** GIVEN DATA **
++++++++
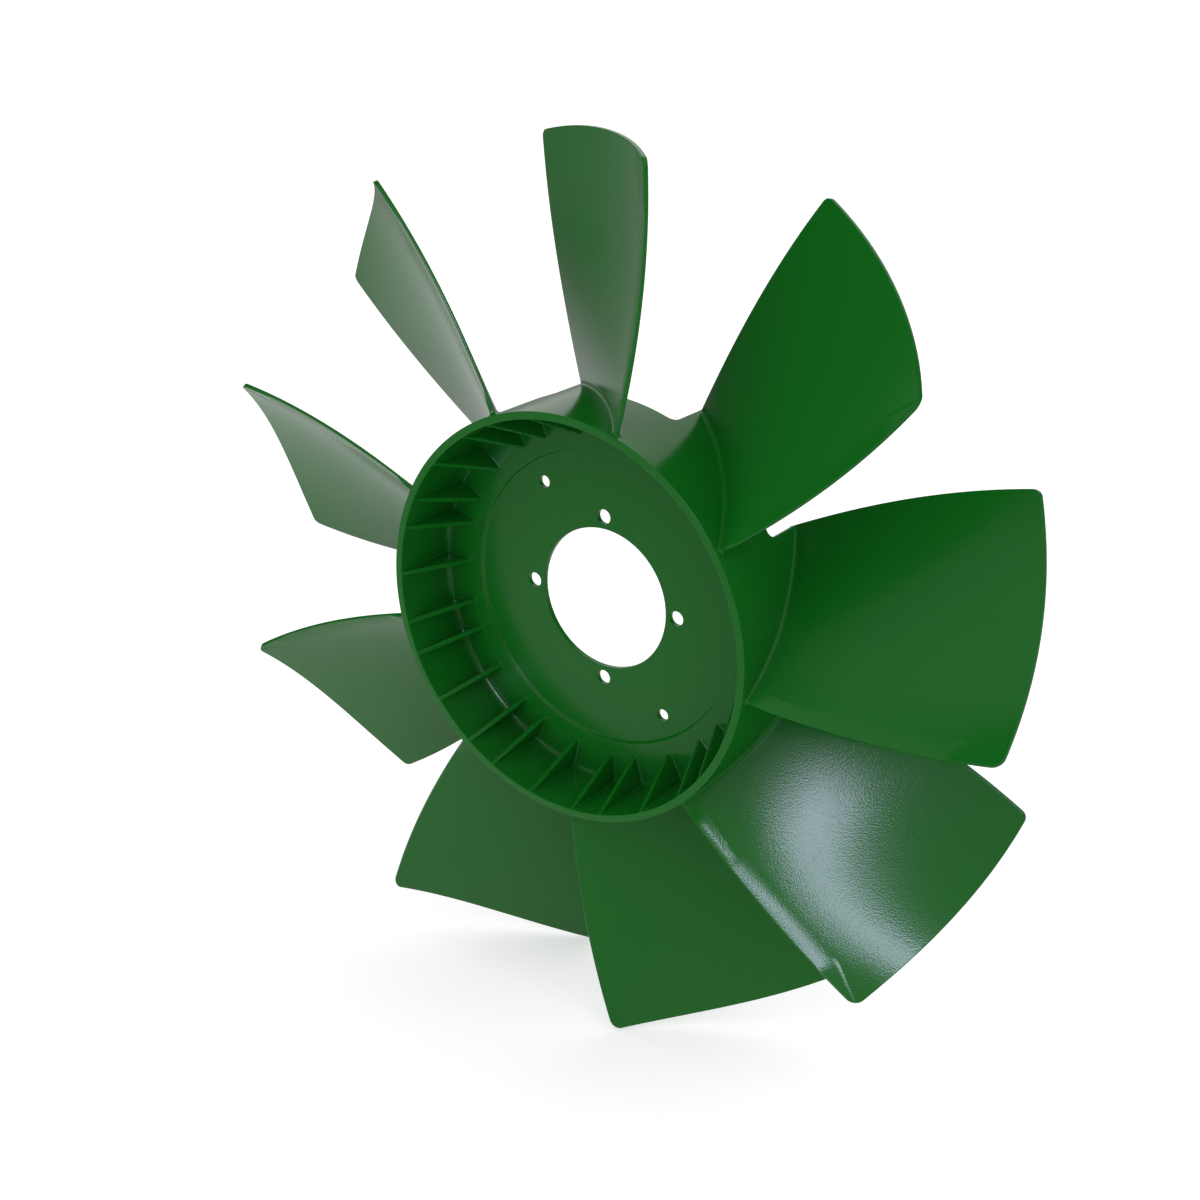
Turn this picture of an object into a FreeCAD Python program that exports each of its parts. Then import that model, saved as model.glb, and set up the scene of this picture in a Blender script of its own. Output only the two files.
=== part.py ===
import FreeCAD, Part
import math
import os

# Axial fan impeller, one injection moulding in plastic.
#
# It stands upright, as it is fitted: the axis lies along Y, the open side of the hub faces -Y,
# and one bolt hole is at the top, towards +Z. The origin is the centre of the pilot bore on the
# mounting face, which is the front of the hub's floor. Lengths are millimetres, and angles are
# degrees from the top, clockwise as seen from the front.

# Hub: a cup with a flat rim
hub_radius = 149.4
hub_wall = 5.5
hub_length = 60.5
cup_depth = 54.0

# Floor of the cup. Its outer ring stands forward of the mounting face by a shallow step.
floor_thickness = 4.2
floor_step = 2.0
floor_step_radius = 110.0
floor_step_run = 1.6
floor_chamfer = 3.5

# Fixing: a pilot bore, a bolt circle, and a pair of smaller holes further out
pilot_radius = 53.0
bolt_circle_radius = 62.0
bolt_hole_radius = 5.5
bolt_count = 4
first_bolt_angle = 0.0
side_circle_radius = 93.5
side_hole_radius = 4.5
side_hole_count = 2
first_side_angle = -33.75

# Gussets stiffen the cup between its wall and its floor, in the same group behind every blade
gusset_angles = [-9.0, 6.0, 16.0]
gusset_thickness = 3.5
gusset_reach_radius = 121.0

# Blades. The front edge and the back edge are given at the hub, halfway out and at the tip:
# the angle from the top, and how far each edge lies behind the rim of the hub.
blade_count = 9
tip_radius = 325.0
blade_thickness = 3.5
hub_front_angle = 17.7
middle_front_angle = 15.3
tip_front_angle = 11.9
hub_back_angle = -18.7
middle_back_angle = -16.8
tip_back_angle = -13.9
front_depth_hub = 4.6
front_depth_middle = 4.3
front_depth_tip = 2.3
back_depth_hub = 95.6
back_depth_middle = 96.4
back_depth_tip = 93.1

# Camber is the height of the section's arc over its chord. The lean moves its top forwards.
hub_camber_ratio = 0.037
middle_camber_ratio = 0.038
tip_camber_ratio = 0.063
lean_ratio = 0.014

# The nose is the bevel along the front edge, on the front face. It starts narrow near the hub,
# steps out to its full width, and runs out to a point at the tip's corner.
nose_start_radius = 170.0
nose_step_radius = 202.0
nose_end_radius = 295.0
nose_narrow_width = 9.0
nose_full_width = 14.0
nose_tip_width = 2.4
nose_depth = 1.3

# The two corners of a blade's tip are rounded, the one at the front edge more
front_corner_radius = 7.0
back_corner_radius = 4.5

# The hub's wall runs on backwards under the rear part of each blade's root, and both of a blade's
# faces flare out into the wall. The flare stops a little short of the blade's ends.
root_corner_radius = 6.0
root_flare = 3.5
root_flare_inset = 1.5

# How finely a blade's faces are set out, and how far one solid reaches into the next
span_steps = 4
chord_steps = 5
nose_steps = 2
overlap = 1.0

# Places that follow from the sizes above, along Y
rim_y = -cup_depth
hub_back_y = rim_y + hub_length
ring_front_y = -floor_step
ring_back_y = floor_thickness - floor_step
cup_radius = hub_radius - hub_wall
blade_pitch = 360.0 / blade_count
spin_axis = FreeCAD.Vector(0, 1, 0)
centre = FreeCAD.Vector(0, 0, 0)


def place(radius, angle, depth):
    """A point at a radius and an angle from the top, and a depth along the axis."""
    turn = math.radians(angle)
    return FreeCAD.Vector(radius * math.sin(turn), depth, radius * math.cos(turn))


def turned(shape, angle):
    """A copy of a shape, turned about the fan's axis."""
    copy = shape.copy()
    copy.rotate(centre, spin_axis, angle)
    return copy


def along_span(at_hub, at_middle, at_tip, radius):
    """A value on the smooth curve through three values, from the hub to the tip."""
    share = (radius - hub_radius) / (tip_radius - hub_radius)
    hub_part = at_hub * (1 - share) * (1 - 2 * share)
    middle_part = at_middle * 4 * share * (1 - share)
    tip_part = at_tip * share * (2 * share - 1)
    return hub_part + middle_part + tip_part


def make_hub():
    """The cup: its half section turned about the axis."""
    step_foot = floor_step_radius
    step_top = floor_step_radius + floor_step_run
    chamfer_radius = cup_radius - floor_chamfer
    chamfer_y = ring_front_y - floor_chamfer
    corners = [
        (pilot_radius, 0),
        (step_foot, 0),
        (step_top, ring_front_y),
        (chamfer_radius, ring_front_y),
        (cup_radius, chamfer_y),
        (cup_radius, rim_y),
        (hub_radius, rim_y),
        (hub_radius, hub_back_y),
        (cup_radius, hub_back_y),
        (cup_radius, ring_back_y),
        (step_top, ring_back_y),
        (step_foot, floor_thickness),
        (pilot_radius, floor_thickness),
    ]
    outline = [FreeCAD.Vector(0, depth, radius) for radius, depth in corners]
    section = Part.Face(Part.makePolygon(outline + [outline[0]]))
    return section.revolve(centre, spin_axis, 360)


def make_holes():
    """The bolt holes and the pair of side holes, as the round cutters that make them."""
    start_y = -floor_step - overlap
    reach = floor_thickness + floor_step + 2 * overlap
    patterns = [
        (bolt_count, first_bolt_angle, bolt_circle_radius, bolt_hole_radius),
        (side_hole_count, first_side_angle, side_circle_radius, side_hole_radius),
    ]
    cutters = []
    for count, first_angle, circle_radius, hole_radius in patterns:
        for number in range(count):
            angle = first_angle + number * 360.0 / count
            start = place(circle_radius, angle, start_y)
            cutters.append(Part.makeCylinder(hole_radius, reach, start, spin_axis))
    return cutters


def make_gusset():
    """One triangular gusset at the top, from the rim's inner edge to the floor."""
    half = gusset_thickness / 2
    outer = cup_radius + overlap
    floor_y = ring_front_y + overlap
    corners = [
        FreeCAD.Vector(-half, rim_y, outer),
        FreeCAD.Vector(-half, rim_y, cup_radius),
        FreeCAD.Vector(-half, ring_front_y, gusset_reach_radius),
        FreeCAD.Vector(-half, floor_y, gusset_reach_radius),
        FreeCAD.Vector(-half, floor_y, outer),
    ]
    outline = Part.makePolygon(corners + [corners[0]])
    return Part.Face(outline).extrude(FreeCAD.Vector(gusset_thickness, 0, 0))


def blade_point(radius, share, height):
    """A point of a blade's section: share goes from the front edge, 0, to the back edge, 1.

    The section is set out flat, with the arc length round the axis and the depth along it,
    and wrapped onto the cylinder. The height is measured off the middle of the section,
    towards the back face.
    """
    front_arc = radius * math.radians(along_span(hub_front_angle, middle_front_angle, tip_front_angle, radius))
    back_arc = radius * math.radians(along_span(hub_back_angle, middle_back_angle, tip_back_angle, radius))
    front_y = rim_y + along_span(front_depth_hub, front_depth_middle, front_depth_tip, radius)
    back_y = rim_y + along_span(back_depth_hub, back_depth_middle, back_depth_tip, radius)
    camber = along_span(hub_camber_ratio, middle_camber_ratio, tip_camber_ratio, radius)
    chord_arc = back_arc - front_arc
    chord_y = back_y - front_y
    rise = 4 * share * (1 - share) * (camber + lean_ratio * (1 - 2 * share))
    slope = 4 * camber * (1 - 2 * share) + 4 * lean_ratio * (1 - 6 * share + 6 * share ** 2)
    # The chord's normal is (chord_y, -chord_arc), as long as the chord itself
    arc = front_arc + chord_arc * share + chord_y * rise
    depth = front_y + chord_y * share - chord_arc * rise
    along_arc = chord_arc + chord_y * slope
    along_y = chord_y - chord_arc * slope
    length = math.hypot(along_arc, along_y)
    arc = arc + height * along_y / length
    depth = depth - height * along_arc / length
    return place(radius, math.degrees(arc / radius), depth)


def blade_chord(radius):
    """The straight distance from a blade's front edge to its back edge."""
    return (blade_point(radius, 1, 0) - blade_point(radius, 0, 0)).Length


def blade_sheet(places, first_inset, last_inset):
    """A smooth face along a blade, through the given pairs of radius and height.

    It starts and ends the given distances inside the blade's front and back edges.
    """
    rows = []
    for radius, height in places:
        first = first_inset / blade_chord(radius)
        last = 1 - last_inset / blade_chord(radius)
        shares = [first + (last - first) * number / chord_steps for number in range(chord_steps + 1)]
        rows.append([blade_point(radius, share, height) for share in shares])
    sheet = Part.BSplineSurface()
    sheet.interpolate([list(line) for line in zip(*rows)])
    return sheet


def level_places(low_radius, high_radius, height):
    """Places from one radius to another at one height."""
    step = (high_radius - low_radius) / span_steps
    return [(low_radius + number * step, height) for number in range(span_steps + 1)]


def solid_between(first, second):
    """The closed solid between two sheets that face each other."""
    first_face = first.toShape()
    second_face = second.toShape()
    first_ends = first.bounds()
    second_ends = second.bounds()
    faces = [first_face, second_face]
    for side in (0, 1):
        first_edge = first.uIso(first_ends[side]).toShape()
        second_edge = second.uIso(second_ends[side]).toShape()
        faces.append(Part.makeRuledSurface(first_edge, second_edge))
    for side in (2, 3):
        first_edge = first.vIso(first_ends[side]).toShape()
        second_edge = second.vIso(second_ends[side]).toShape()
        faces.append(Part.makeRuledSurface(first_edge, second_edge))
    shell = Part.Shell(faces)
    shell.sewShape()
    return Part.makeSolid(shell)


def nose_cutter(low_radius, high_radius, low_width, high_width):
    """The wedge that bevels the front face along the front edge between two radii."""
    face = -blade_thickness / 2
    bevel_rows = []
    outer_rows = []
    for step in range(nose_steps + 1):
        part = step / nose_steps
        radius = low_radius + (high_radius - low_radius) * part
        width = low_width + (high_width - low_width) * part
        inner = (width + overlap) / blade_chord(radius)
        outer = -overlap / blade_chord(radius)
        inner_height = face - nose_depth * overlap / width
        outer_height = face + nose_depth * (width + overlap) / width
        clear_height = inner_height - overlap
        bevel_rows.append([blade_point(radius, inner, inner_height), blade_point(radius, outer, outer_height)])
        outer_rows.append([blade_point(radius, inner, clear_height), blade_point(radius, outer, clear_height)])
    bevel = Part.BSplineSurface()
    bevel.interpolate(bevel_rows)
    clear = Part.BSplineSurface()
    clear.interpolate(outer_rows)
    return solid_between(bevel, clear)


def make_blade():
    """One blade at the top, from inside the hub's wall to the tip."""
    half = blade_thickness / 2
    low_radius = hub_radius - hub_wall / 2
    front = blade_sheet(level_places(low_radius, tip_radius, -half), 0, 0)
    back = blade_sheet(level_places(low_radius, tip_radius, half), 0, 0)
    blade = solid_between(back, front)
    for share, corner_radius in ((0, front_corner_radius), (1, back_corner_radius)):
        corner = blade_point(tip_radius, share, 0)
        near = [edge for edge in blade.Edges if (edge.CenterOfMass - corner).Length < blade_thickness / 4]
        blade = blade.makeFillet(corner_radius, near)
    noses = [
        nose_cutter(nose_start_radius, nose_step_radius, nose_narrow_width, nose_narrow_width),
        nose_cutter(nose_step_radius, nose_end_radius, nose_full_width, nose_full_width),
        nose_cutter(nose_end_radius, tip_radius + overlap, nose_full_width, nose_tip_width),
    ]
    return blade.cut(noses)


def make_root_flare(side):
    """The flare between a blade's face and the hub's wall: side is -1 in front and 1 behind."""
    half = blade_thickness / 2
    high = hub_radius + root_flare + overlap
    low = hub_radius - overlap
    narrow = side * (half - overlap)
    wide = side * (half + root_flare + overlap)
    inset = root_flare_inset
    slope = blade_sheet([(low, wide), (high, narrow)], inset, inset)
    core = blade_sheet([(low, 0), (high, 0)], inset, inset)
    return solid_between(core, slope)


def wall_band(start, sweep, depth):
    """A stretch of the hub's wall from its back edge backwards, starting at an angle."""
    low_y = hub_back_y - overlap
    high_y = hub_back_y + depth
    corners = [
        FreeCAD.Vector(0, low_y, cup_radius),
        FreeCAD.Vector(0, low_y, hub_radius),
        FreeCAD.Vector(0, high_y, hub_radius),
        FreeCAD.Vector(0, high_y, cup_radius),
    ]
    section = Part.Face(Part.makePolygon(corners + [corners[0]]))
    return turned(section.revolve(centre, spin_axis, sweep), start)


def make_root_support():
    """The hub's wall behind its back edge, in front of one blade's root."""
    depth = rim_y + back_depth_hub - hub_back_y
    band = wall_band(hub_back_angle, hub_front_angle - hub_back_angle, depth)
    # Everything behind the blade's root goes
    across = level_places(cup_radius - hub_wall, hub_radius + hub_wall, blade_thickness / 3)
    behind = blade_sheet(across, 0, 0)
    room = behind.toShape().extrude(FreeCAD.Vector(0, back_depth_hub, 0))
    # The corner between the support's edge and the hub's back edge is rounded
    reach = math.degrees(root_corner_radius / hub_radius)
    corner = wall_band(hub_back_angle - reach, reach + overlap, root_corner_radius)
    start = place(cup_radius - hub_wall, hub_back_angle - reach, hub_back_y + root_corner_radius)
    out = place(1, hub_back_angle - reach, 0)
    corner = corner.cut(Part.makeCylinder(root_corner_radius, 3 * hub_wall, start, out))
    return band.cut(room).fuse(corner)


def make_back_flare():
    """The flare behind a blade, which ends where the hub's wall ends."""
    side = 2 * tip_radius
    beyond = Part.makeBox(side, side, side, FreeCAD.Vector(-tip_radius, hub_back_y, -tip_radius))
    return make_root_flare(1).cut(beyond)


solid = make_hub()
solid = solid.cut(make_holes())
blade_parts = [make_blade(), make_root_support(), make_root_flare(-1), make_back_flare()]
gusset = make_gusset()
pieces = []
for number in range(blade_count):
    angle = number * blade_pitch
    for part in blade_parts:
        pieces.append(turned(part, angle))
    for gusset_angle in gusset_angles:
        pieces.append(turned(gusset, angle + gusset_angle))
solid = solid.fuse(pieces)
solid = solid.removeSplitter()

os.makedirs("parts", exist_ok=True)
print("solids", len(solid.Solids), "valid", solid.isValid(), "volume", round(solid.Volume), "faces", len(solid.Faces))
solid.exportStep("parts/fan_impeller.step")
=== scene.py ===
# %% [markdown]
# # An axial fan impeller, moulded in one piece
#
# The real object is a single injection moulding: nine twisted blades round a cup-shaped hub. The
# solid model already fixes every size, so this lesson builds a finer surface on the same sizes:
# rounded edges, fillets, the small bevel along each blade's front edge, and the plastic itself.

# %% Load the fixed frame
import bpy
import bmesh
import math
import numpy as np
from mathutils import Matrix, Vector


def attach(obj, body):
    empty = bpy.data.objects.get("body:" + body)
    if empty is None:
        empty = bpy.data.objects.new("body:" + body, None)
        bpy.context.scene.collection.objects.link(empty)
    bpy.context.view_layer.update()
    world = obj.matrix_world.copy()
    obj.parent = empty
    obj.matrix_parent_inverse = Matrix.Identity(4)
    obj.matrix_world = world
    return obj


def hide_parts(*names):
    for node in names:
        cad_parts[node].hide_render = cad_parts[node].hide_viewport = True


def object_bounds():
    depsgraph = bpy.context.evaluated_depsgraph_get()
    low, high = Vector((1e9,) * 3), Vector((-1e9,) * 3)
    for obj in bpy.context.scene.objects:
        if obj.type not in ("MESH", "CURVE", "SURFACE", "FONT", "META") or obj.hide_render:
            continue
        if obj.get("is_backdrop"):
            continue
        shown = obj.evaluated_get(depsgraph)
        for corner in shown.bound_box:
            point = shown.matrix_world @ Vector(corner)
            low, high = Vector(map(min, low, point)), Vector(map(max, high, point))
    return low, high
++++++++
** YOUR OBJECTIVE **
List the lines that contain the word "empty".

** PROBLEM SOLUTION **
    empty = bpy.data.objects.get("body:" + body)
    if empty is None:
        empty = bpy.data.objects.new("body:" + body, None)
        bpy.context.scene.collection.objects.link(empty)
    obj.parent = empty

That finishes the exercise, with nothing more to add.